When selecting partners to outsource your work, make sure to provide a clearly defined project scope or description of responsibilities. Typically, I closely monitor new team members for a week or two before providing them full access to a codebase or assigning more responsibility. Establishing trust is paramount with remote workers.

Analyze Infrastructure Versus Effectiveness

It took us three months to release a bare-bones minimum viable product (MVP) and fill our first tank. Past experience had taught us to be frugal. No amount of polish can hide a crappy idea, while a good idea doesn’t need much to shine. Things like app development, dispatching and customer service were all handled by remote freelancers who became full-time once the demand justified it.

We utilized third-party services to quickly and inexpensively automate most of GasNinjas’ moving parts, giving us more time to focus on what we believed to be most important: generating revenue. We focused on things that were substantive rather than aesthetic. Doing so kept us on a fast track while maintaining nearly no overhead.

Needless to say, infrastructure doesn’t make you legit. Good systems and cash flows do. As a younger startup, you may want to automate inexpensively as you’ll still be searching for product-market fit. As your business matures and processes become more defined, you can allocate additional time and resources to each part of your operation.
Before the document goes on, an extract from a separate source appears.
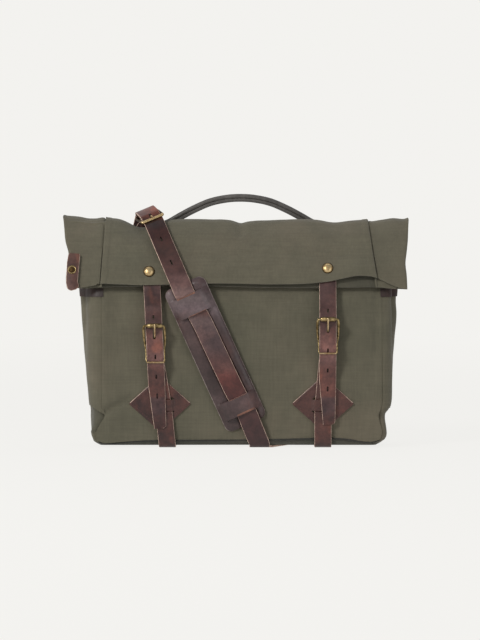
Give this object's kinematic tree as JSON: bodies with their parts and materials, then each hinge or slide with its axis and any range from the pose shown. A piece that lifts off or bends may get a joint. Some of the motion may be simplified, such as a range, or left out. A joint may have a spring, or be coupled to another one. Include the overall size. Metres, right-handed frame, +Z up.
{
  "type": "messenger bag",
  "caption": "Canvas roll-top messenger bag with a folded tube flap, buckled leather closure straps, diagonal padded shoulder strap, base patches and a rolled top handle.",
  "frame": {"origin": "middle of the bag's bounding box at the floor it stands on", "axes": "+X to the right along the flap, front of the bag at -Y, +Z up"},
  "size_m": [0.435, 0.1256, 0.3167],
  "materials": {
    "olive_canvas": "matt waxed cotton canvas",
    "dark_piping": "matt cord edging",
    "base_board": "matt pressed board",
    "brown_leather": "satin dark brown bridle leather",
    "pad_leather": "satin dark brown leather",
    "handle_leather": "satin grey-brown rolled leather",
    "aged_brass": "aged satin brass"
  },
  "bodies": {
    "bag": {"front_panel": "olive_canvas", "back_panel": "olive_canvas", "base_panel": "olive_canvas", "base_piping_front": "dark_piping", "base_piping_back": "dark_piping", "base_board": "base_board", "left_gusset": "olive_canvas", "right_gusset": "olive_canvas", "left_anchor_band": "brown_leather", "right_anchor_band": "brown_leather", "left_anchor_rivet": "aged_brass", "right_anchor_rivet": "aged_brass", "left_lower_strap": "brown_leather", "right_lower_strap": "brown_leather", "left_diamond_patch": "brown_leather", "right_diamond_patch": "brown_leather", "left_buckle_frame": "aged_brass", "right_buckle_frame": "aged_brass", "shoulder_strap_under": "brown_leather", "shoulder_strap_rear": "brown_leather", "left_handle_chape": "brown_leather", "right_handle_chape": "brown_leather", "left_handle_rivet": "aged_brass", "right_handle_rivet": "aged_brass"},
    "flap": {"flap_outer_panel": "olive_canvas", "flap_inner_layer": "olive_canvas", "flap_left_wing": "olive_canvas", "flap_right_wing": "olive_canvas", "side_tab": "brown_leather", "side_tab_rivet": "aged_brass", "left_flap_rivet": "aged_brass", "right_flap_rivet": "aged_brass"},
    "left_closure": {"left_closure_strap": "brown_leather"},
    "right_closure": {"right_closure_strap": "brown_leather"},
    "left_prong": {"left_buckle_prong": "aged_brass"},
    "right_prong": {"right_buckle_prong": "aged_brass"},
    "left_roller": {"left_buckle_roller": "aged_brass"},
    "right_roller": {"right_buckle_roller": "aged_brass"},
    "shoulder_strap": {"shoulder_strap_front": "brown_leather", "shoulder_pad": "pad_leather"},
    "shoulder_buckle": {"shoulder_buckle_frame": "aged_brass", "shoulder_buckle_chape": "brown_leather"},
    "shoulder_prong": {"shoulder_buckle_prong": "aged_brass"},
    "handle": {"handle_grip": "handle_leather", "left_handle_ring": "aged_brass", "right_handle_ring": "aged_brass"}
  },
  "joints": [
    {"name": "flap_fold", "type": "hinge", "parent": "bag", "child": "flap", "pos_m": [0, 0.00907, 0.287], "axis": [-1, 0, 0], "range_deg": [0, 145]},
    {"name": "left_closure_bend", "type": "hinge", "parent": "flap", "child": "left_closure", "pos_m": [-0.1055, -0.03863, 0.204], "axis": [-1, 0, 0], "range_deg": [-116, 0], "deforming": ["left_closure_strap"]},
    {"name": "right_closure_bend", "type": "hinge", "parent": "flap", "child": "right_closure", "pos_m": [0.1145, -0.03863, 0.204], "axis": [-1, 0, 0], "range_deg": [-116, 0], "deforming": ["right_closure_strap"]},
    {"name": "left_prong_turn", "type": "hinge", "parent": "bag", "child": "left_prong", "pos_m": [-0.101, -0.04783, 0.13], "axis": [1, 0, 0], "range_deg": [0, 51]},
    {"name": "right_prong_turn", "type": "hinge", "parent": "bag", "child": "right_prong", "pos_m": [0.1145, -0.04783, 0.138], "axis": [1, 0, 0], "range_deg": [0, 51]},
    {"name": "left_roller_spin", "type": "hinge", "parent": "bag", "child": "left_roller", "pos_m": [-0.101, -0.05768, 0.1528], "axis": [1, 0, 0], "continuous": true},
    {"name": "right_roller_spin", "type": "hinge", "parent": "bag", "child": "right_roller", "pos_m": [0.1145, -0.05768, 0.1608], "axis": [1, 0, 0], "continuous": true},
    {"name": "shoulder_strap_lift", "type": "hinge", "parent": "bag", "child": "shoulder_strap", "pos_m": [0, -0.03693, 0.004], "axis": [1, 0, 0], "range_deg": [0, 73], "deforming": ["shoulder_strap_front", "shoulder_pad"]},
    {"name": "shoulder_buckle_lift", "type": "hinge", "parent": "bag", "child": "shoulder_buckle", "pos_m": [0, 0.01927, 0.267], "axis": [-1, 0, 0], "range_deg": [0, 90]},
    {"name": "shoulder_prong_turn", "type": "hinge", "parent": "shoulder_buckle", "child": "shoulder_prong", "pos_m": [-0.1125, 0.01707, 0.2905], "axis": [-0.9048, -0.2039, -0.3739], "range_deg": [0, 44]},
    {"name": "handle_swing", "type": "hinge", "parent": "bag", "child": "handle", "pos_m": [0.0055, 0.02787, 0.257], "axis": [-1, 0, 0], "range_deg": [0, 110]}
  ],
  "couplings": [
    {"joint": "left_closure_bend", "follows": "flap_fold", "ratio": -0.8},
    {"joint": "right_closure_bend", "follows": "flap_fold", "ratio": -0.8},
    {"joint": "left_prong_turn", "follows": "flap_fold", "ratio": 0.35},
    {"joint": "right_prong_turn", "follows": "flap_fold", "ratio": 0.35},
    {"joint": "shoulder_strap_lift", "follows": "flap_fold", "ratio": 0.5},
    {"joint": "shoulder_buckle_lift", "follows": "flap_fold", "ratio": 0.62},
    {"joint": "shoulder_prong_turn", "follows": "flap_fold", "ratio": 0.3}
  ]
}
Building a well-oiled machine that generates revenue while you’re away doesn’t happen overnight. It will take a number of iterations and adjustments before going “auto-pilot.”
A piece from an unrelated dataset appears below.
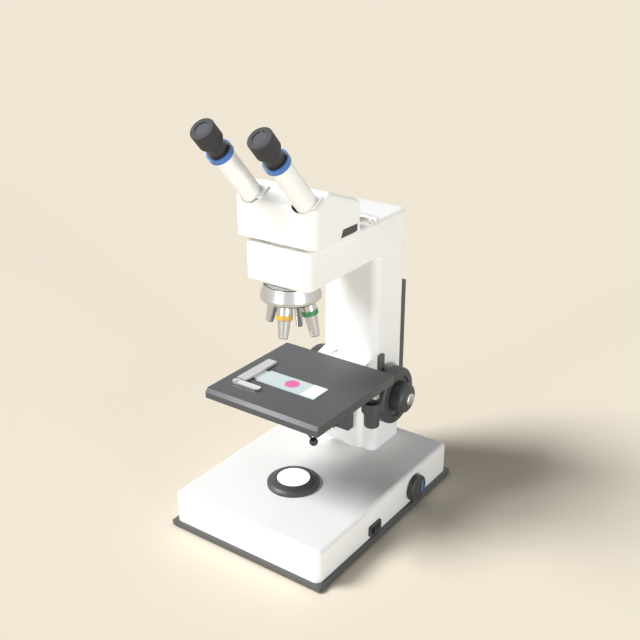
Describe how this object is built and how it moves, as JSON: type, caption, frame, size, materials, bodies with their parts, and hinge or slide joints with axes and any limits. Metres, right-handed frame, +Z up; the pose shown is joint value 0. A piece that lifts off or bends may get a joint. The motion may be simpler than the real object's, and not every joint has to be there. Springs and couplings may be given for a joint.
{
  "type": "binocular compound microscope",
  "caption": "Binocular microscope with lit base, focusing cross stage, condenser, revolving nosepiece and inclined eyepieces.",
  "frame": {"origin": "the optical axis at the bench plane under the rubber feet", "axes": "+X to the user's right, +Y to the rear (towards the column), +Z up along the optical axis"},
  "size_m": [0.2025, 0.2693, 0.4513],
  "materials": {
    "base_plate": "satin",
    "rubber_feet": "matte",
    "plate_screws": "brushed",
    "base_housing": "satin",
    "lamp_ring": "matte",
    "field_lens": "frosted",
    "collector_lens": "clear",
    "lamp_module": "satin",
    "driver_board": "coated",
    "dimmer_knob": "matte",
    "switch_body": "matte",
    "switch_rocker": "matte",
    "power_jack": "matte",
    "column": "white paint on cast aluminium",
    "arm": "white paint on cast aluminium",
    "arm_cover": "satin",
    "focus_block": "white paint on cast aluminium",
    "rear_cover": "matte",
    "m5_bolts": "brushed",
    "m3_screws": "brushed",
    "coarse_shaft": "brushed",
    "coarse_knobs": "matte",
    "fine_shaft": "brushed",
    "fine_knobs": "matte",
    "stop_lever": "satin",
    "lift_slide": "brushed",
    "stage_bracket": "dark anodised",
    "stage_carrier": "dark anodised",
    "y_plate": "dark anodised",
    "y_knob": "matte",
    "stage_plate": "dark anodised",
    "x_rack": "brushed",
    "x_knob": "matte",
    "clip_bar": "brushed",
    "clip_finger": "polished",
    "glass_slide": "clear",
    "slide_marks": "matte",
    "condenser_holder": "dark anodised",
    "condenser_body": "dark anodised",
    "condenser_lens": "clear",
    "iris_lever": "brushed",
    "condenser_knob": "matte",
    "nosepiece_seat": "satin",
    "turret": "satin",
    "objectives_long": "satin",
    "objectives_short": "satin",
    "objective_bands": "satin",
    "objective_lenses": "clear",
    "head_mount": "satin",
    "head_housing": "satin",
    "port_cover": "matte",
    "clamp_screw": "polished",
    "prisms": "clear",
    "tube_left": "white paint on aluminium tube",
    "tube_right": "white paint on aluminium tube",
    "ring_left": "satin",
    "ring_right": "satin",
    "eyepiece_left": "matte",
    "eyepiece_right": "matte"
  },
  "bodies": {
    "frame": {"base_plate": "base_plate", "rubber_feet": "rubber_feet", "plate_screws": "plate_screws", "base_housing": "base_housing", "lamp_ring": "lamp_ring", "field_lens": "field_lens", "collector_lens": "collector_lens", "lamp_module": "lamp_module", "driver_board": "driver_board", "switch_body": "switch_body", "power_jack": "power_jack", "column": "column", "arm": "arm", "arm_cover": "arm_cover", "focus_block": "focus_block", "rear_cover": "rear_cover", "m5_bolts": "m5_bolts", "m3_screws": "m3_screws", "nosepiece_seat": "nosepiece_seat", "head_mount": "head_mount", "head_housing": "head_housing", "port_cover": "port_cover", "prisms": "prisms"},
    "brightness": {"dimmer_knob": "dimmer_knob"},
    "power": {"switch_rocker": "switch_rocker"},
    "coarse": {"coarse_shaft": "coarse_shaft", "coarse_knobs": "coarse_knobs"},
    "fine": {"fine_shaft": "fine_shaft", "fine_knobs": "fine_knobs"},
    "stop": {"stop_lever": "stop_lever"},
    "lift": {"lift_slide": "lift_slide", "stage_bracket": "stage_bracket", "stage_carrier": "stage_carrier"},
    "stage_y": {"y_plate": "y_plate"},
    "y_drive": {"y_knob": "y_knob"},
    "stage_x": {"stage_plate": "stage_plate", "x_rack": "x_rack", "clip_bar": "clip_bar", "glass_slide": "glass_slide", "slide_marks": "slide_marks"},
    "x_drive": {"x_knob": "x_knob"},
    "finger": {"clip_finger": "clip_finger"},
    "condenser": {"condenser_holder": "condenser_holder", "condenser_body": "condenser_body", "condenser_lens": "condenser_lens"},
    "iris": {"iris_lever": "iris_lever"},
    "condenser_drive": {"condenser_knob": "condenser_knob"},
    "nosepiece": {"turret": "turret", "objectives_long": "objectives_long", "objectives_short": "objectives_short", "objective_bands": "objective_bands", "objective_lenses": "objective_lenses"},
    "clamp": {"clamp_screw": "clamp_screw"},
    "left_tube": {"tube_left": "tube_left", "eyepiece_left": "eyepiece_left"},
    "left_ring": {"ring_left": "ring_left"},
    "right_tube": {"tube_right": "tube_right", "eyepiece_right": "eyepiece_right"},
    "right_ring": {"ring_right": "ring_right"}
  },
  "joints": [
    {"name": "stage_lift", "type": "slide", "parent": "frame", "child": "lift", "axis": [0, 0, 1], "range_m": [0, 0.05]},
    {"name": "coarse_turn", "type": "hinge", "parent": "frame", "child": "coarse", "pos_m": [0, 0.121, 0.117], "axis": [-1, 0, 0], "range_deg": [-1, 360]},
    {"name": "fine_turn", "type": "hinge", "parent": "frame", "child": "fine", "pos_m": [0, 0.121, 0.117], "axis": [1, 0, 0], "continuous": true},
    {"name": "stop_turn", "type": "hinge", "parent": "frame", "child": "stop", "pos_m": [0.0379, 0.121, 0.117], "axis": [1, 0, 0], "range_deg": [-25, 5]},
    {"name": "stage_y_slide", "type": "slide", "parent": "lift", "child": "stage_y", "axis": [0, 1, 0], "range_m": [-0.01, 0.01]},
    {"name": "y_turn", "type": "hinge", "parent": "stage_y", "child": "y_drive", "pos_m": [0.062, 0.059, 0.14], "axis": [0, 0, 1], "range_deg": [-89, 89]},
    {"name": "stage_x_slide", "type": "slide", "parent": "stage_y", "child": "stage_x", "axis": [1, 0, 0], "range_m": [-0.01, 0.025]},
    {"name": "x_turn", "type": "hinge", "parent": "stage_y", "child": "x_drive", "pos_m": [0.062, 0.059, 0.14], "axis": [0, 0, 1], "range_deg": [-89, 221]},
    {"name": "finger_turn", "type": "hinge", "parent": "stage_x", "child": "finger", "pos_m": [-0.051, -0.03, 0.1665], "axis": [0, 0, 1], "range_deg": [-30, 8]},
    {"name": "condenser_lift", "type": "slide", "parent": "lift", "child": "condenser", "axis": [0, 0, 1], "range_m": [-0.012, 0]},
    {"name": "condenser_turn", "type": "hinge", "parent": "lift", "child": "condenser_drive", "pos_m": [0, 0.0585, 0.1062], "axis": [1, 0, 0], "range_deg": [-138.5, 1]},
    {"name": "iris_turn", "type": "hinge", "parent": "condenser", "child": "iris", "pos_m": [0, 0, 0.1308], "axis": [0, 0, 1], "range_deg": [-20, 20]},
    {"name": "nosepiece_turn", "type": "hinge", "parent": "frame", "child": "nosepiece", "pos_m": [0, 0, 0.263], "axis": [0, 0, 1], "continuous": true},
    {"name": "brightness_turn", "type": "hinge", "parent": "frame", "child": "brightness", "pos_m": [0.0955, 0.097, 0.0236], "axis": [1, 0, 0], "range_deg": [-135, 135]},
    {"name": "power_rock", "type": "hinge", "parent": "frame", "child": "power", "pos_m": [0.0915, 0.015, 0.0165], "axis": [0, 0, 1], "range_deg": [-12, 0]},
    {"name": "clamp_turn", "type": "hinge", "parent": "frame", "child": "clamp", "pos_m": [0.03, 0.065, 0.3378], "axis": [1, 0, 0], "range_deg": [-360, 0]},
    {"name": "right_tube_slide", "type": "slide", "parent": "frame", "child": "right_tube", "axis": [-1, 0, 0], "range_m": [0, 0.0035]},
    {"name": "left_tube_slide", "type": "slide", "parent": "frame", "child": "left_tube", "axis": [1, 0, 0], "range_m": [0, 0.0035]},
    {"name": "left_ring_turn", "type": "hinge", "parent": "left_tube", "child": "left_ring", "pos_m": [-0.03275, -0.018, 0.37117], "axis": [0, -0.6691, 0.7431], "range_deg": [-150, 150]},
    {"name": "right_ring_turn", "type": "hinge", "parent": "right_tube", "child": "right_ring", "pos_m": [0.03275, -0.018, 0.37117], "axis": [0, -0.6691, 0.7431], "range_deg": [-150, 150]}
  ],
  "couplings": [
    {"joint": "coarse_turn", "follows": "stage_lift", "rad_per_m": 125},
    {"joint": "y_turn", "follows": "stage_y_slide", "rad_per_m": 153.85},
    {"joint": "x_turn", "follows": "stage_x_slide", "rad_per_m": 153.85},
    {"joint": "condenser_turn", "follows": "condenser_lift", "rad_per_m": 200},
    {"joint": "left_tube_slide", "follows": "right_tube_slide", "ratio": 1}
  ]
}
Validate Your Assumptions And Be Open To The Results

We pivoted a few times before figuring it out. Prioritizing the push to cash-flow positive while still a small venture gave us some breathing room to think about what we aimed to accomplish at a macro level.
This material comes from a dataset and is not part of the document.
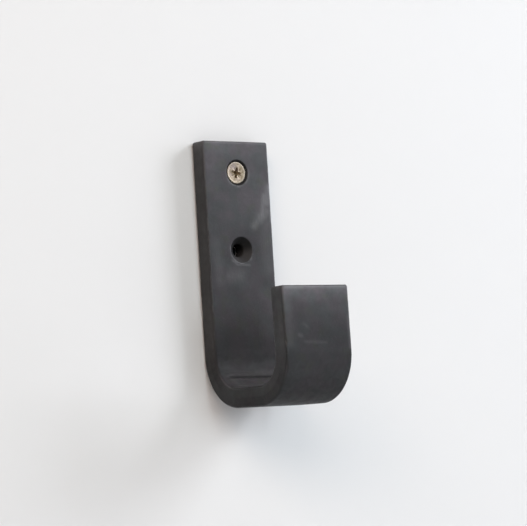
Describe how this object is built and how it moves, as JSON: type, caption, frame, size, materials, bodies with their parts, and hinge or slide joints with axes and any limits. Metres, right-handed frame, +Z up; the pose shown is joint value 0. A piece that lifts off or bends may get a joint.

While cold calling customers for feedback, we happened upon one who owned a company that had its employees garage work vehicles at home. He suggested that having GasNinjas fuel these vehicles overnight could prevent time wasted at the pump during working hours. This idea led us to work with massive fleets, where the value of time savings reached thousands of employees. Had we not taken the time to ask our customers what they thought, that pivot may have never happened. 

Don’t waste too much time perfecting your product before putting it in front of customers. Their feedback will teach you about the market and potentially help you discover a more profitable business model.

Don’t Forget To Get Paid

We weren’t the first to tackle on-demand fueling but we sure weren’t going to be the last. While we were laser-focused on building a large business, we always kept a keen eye out for exit opportunities.

Our payday came from the most unlikely of relationships. As regulation changes threatened our industry, we kept an open line of communication with our competitors. From maintaining that dialogue came the opportunity to exit to our main competitor in Silicon Valley, who had raised tens of millions of dollars in funding.

Keep in mind, if you’re working remotely and outsourcing most of your business, your intellectual property (IP) may be limited. Our valuation came from high-value contracts with partners and customers.

Financial freedom is not retirement. It’s a solid base that can afford you the opportunity to work on bigger and bolder projects. A wealth of experience can be gained by starting side businesses that get you there. In order to create such a base, it’s crucial that you learn to replace yourself through automation and outsourcing. When done right, you will have the time and income that allows for exploring other revenue-generating activities. All of which, I’ve learned and lived, can be done from anywhere while leading an extraordinarily adventurous and fun life.